Another celebrity, Martha Stewart, underwent an exquisitely tasteful expatriation of five months before reconnecting with her audience. Of course, that silence was forced — Stewart being in federal prison and all — but, like Spears, she is credited with one of the most successful comebacks in recent memory.

"She went about it perfectly," Cutaia tells omg!. "She messed up, owned up to her mistakes, and then had a sense of humor about it. This was easy for her to do, most Americans didn't understand the crime in which she was charged, and those who did viewed it as a petty white-collar crime."

Still, Deen's short absence may simply be a function of the intensity of her scandal. Her media mess included no criminal charges; she simply admitted to having used racial slurs in her past, and then followed that admission with a couple of clumsy apologies. Deen's image also benefited significantly by a pretty clear-cut vindication in court.

But for the record, some celebrities have gotten away with even quicker banishments. A day after Alec Baldwin called a reporter a "toxic little queen," he apologized to GLAAD. He never lost key sponsor Capitol One, and the whole kerfluffle seemed to go away in a matter of days.

"What’s most important is to show awareness of what you have done and allow the intensity of emotions to subside," says Matthew Hiltzik, who represents Baldwin. "And a lot of that depends on the actions at the center of the crisis. If it involves the harm of people or animals, that triggers a more emotional response, and you should probably wait longer before reintroducing yourself."

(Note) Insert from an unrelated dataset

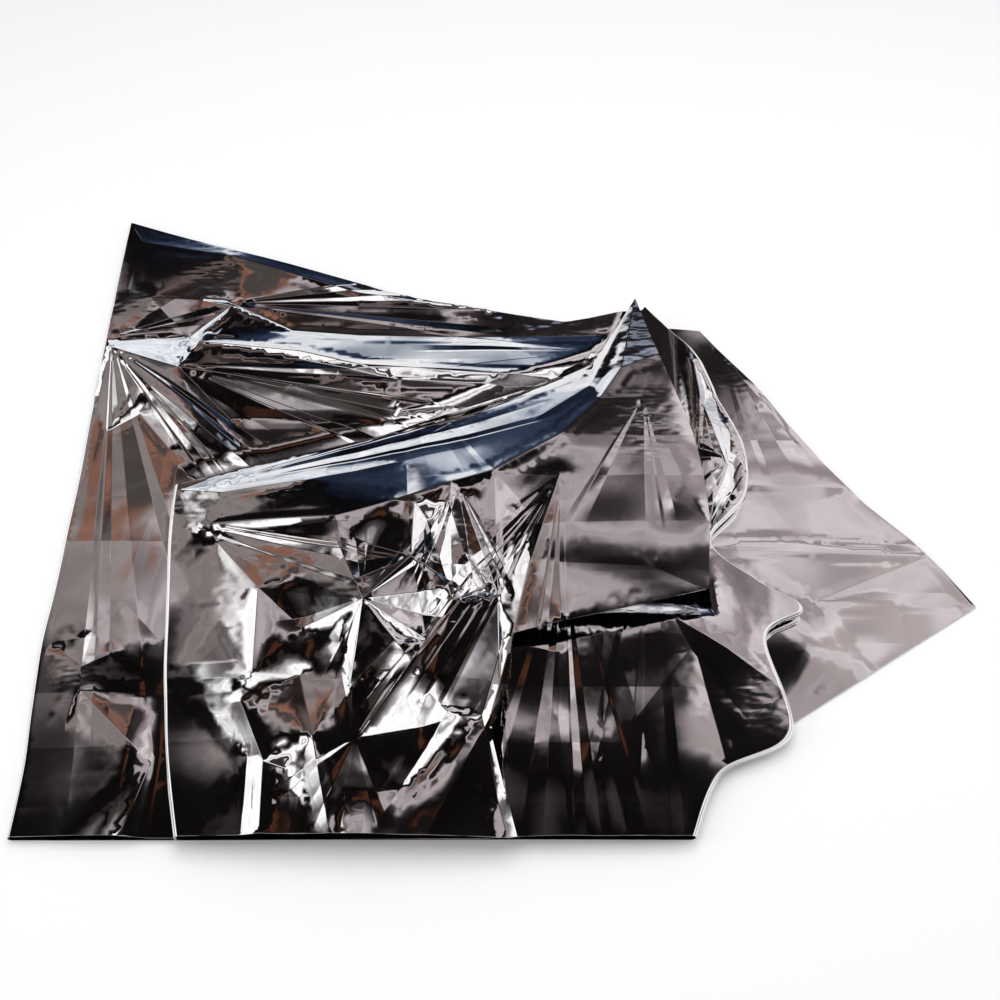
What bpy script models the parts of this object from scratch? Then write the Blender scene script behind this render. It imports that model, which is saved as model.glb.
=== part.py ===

Finally, James Bates of Sitrick consulting reminds us that just because a story seems like it's over, scandals never completely die. "Some of these cases are like a brush fire that looks contained one minute but is out of control the next," he notes. "Stories that appeared to be dying can get new life via a careless tweet or offhand comment made in an interview. It's also important to remember that nobody gives a celebrity a certificate declaring the crisis is over."